Michael Kelly Reneer

Hello World

bored + learning python = a blog + pelican

I have recently begun working professionally with Python and decided in order to truly have any fun, I needed to dive in with some of my free time. For a while I have been interested in starting a blog. Being more keen on static site generation than WordPress configuration and wanting to learn python - I started looking for a python solution for a personal blog.

After a few minutes of googling I gave Hyde a try. Installed everything, got everything working, building, got real excited, etc … and then decided it wasn’t for me. Not really sure what turned me off. Kept looking and found Pelican which had some great documentation and lot of activity on the project. Now here you are reading a hello world blog entry written in Markdown, built with pelican, and hosted on GitHub.

I am currently using OS X and the Terminal app. Here’s what I did …

Python

First install packages pip, virtualenv, and virtualenvwrapper.

sudo easy_install pip
sudo pip install virtualenv
sudo pip install virtualenvwrapper

Update ~/.bash_profile by adding:

export WORKON_HOME="${HOME}/.virtualenvs"
export PROJECT_HOME="${HOME}/Documents/Developer"
export VIRTUALENVWRAPPER_SCRIPT="/usr/local/bin/virtualenvwrapper.sh"
source "/usr/local/bin/virtualenvwrapper_lazy.sh"
export PIP_VIRTUALENV_BASE="${WORKON_HOME}"
export PIP_RESPECT_VIRTUALENV=true

Please read the virtualenvwrapper reference.

Pelican

Create a virtual environment for the project.
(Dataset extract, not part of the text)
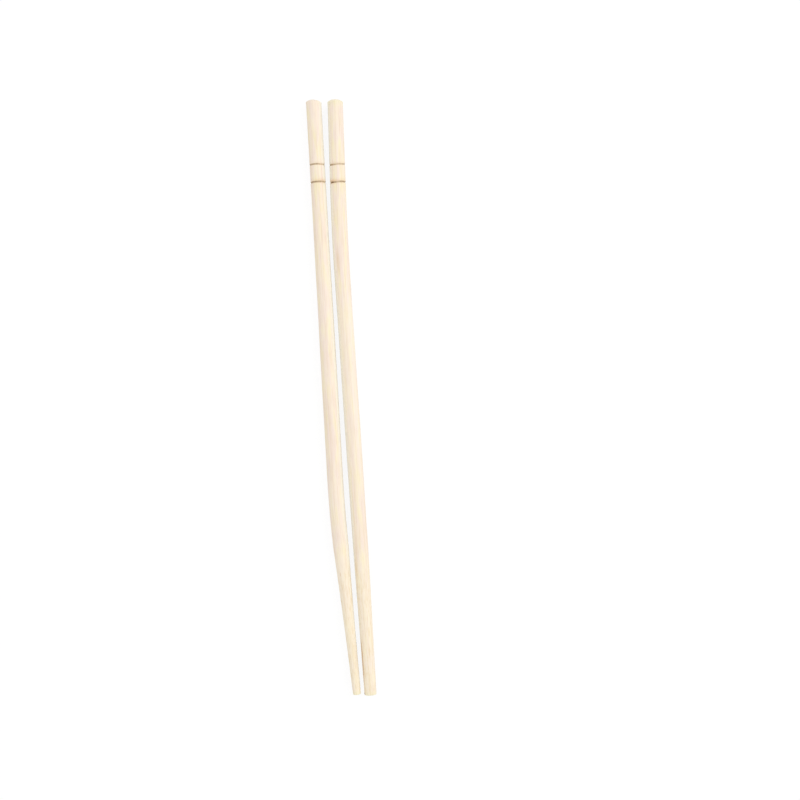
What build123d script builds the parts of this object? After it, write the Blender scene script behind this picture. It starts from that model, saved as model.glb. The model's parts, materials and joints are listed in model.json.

mkvirtualenv michaelreneer.github.io

Setup the project.

mkdir ~/Documents/Developer/michaelreneer.github.io
cd ~/Documents/Developer/michaelreneer.github.io
setvirtualenvproject

Install the pelican and Markdown packages.

pip install pelican Markdown

Run pelican quickstart.

pelican-quickstart

Install pelican-plugins.

cd ~/Documents/Developer/
git clone https://github.com/getpelican/pelican-plugins

Please read the pelican documentation.

GitHub

I have experimented a little with how the project lives in GitHub and locally. To start, the static html in the master branch of the project named USERNAME.github.io is served up as your user page. Free hosting.

I first tried organizing the source that generated the html as a subdirectory in the master branch. This was nice because I had only one branch to manage; but because everything was in one branch, managing pull requests would be more complicated since I would only want to merge changes that updated the source.

I ended up pushing the source to the source branch and the content to the master branch. This way I can automatically decline all pull requests to the master branch. Locally, I have each branch cloned into a different directory named for the branch.

Eventually, I will script the process so that immediately after I push to the source branch, my pelican build runs, copies its output to the master branch, and finished by pushing the master branch. Eliminating any branch switching antics.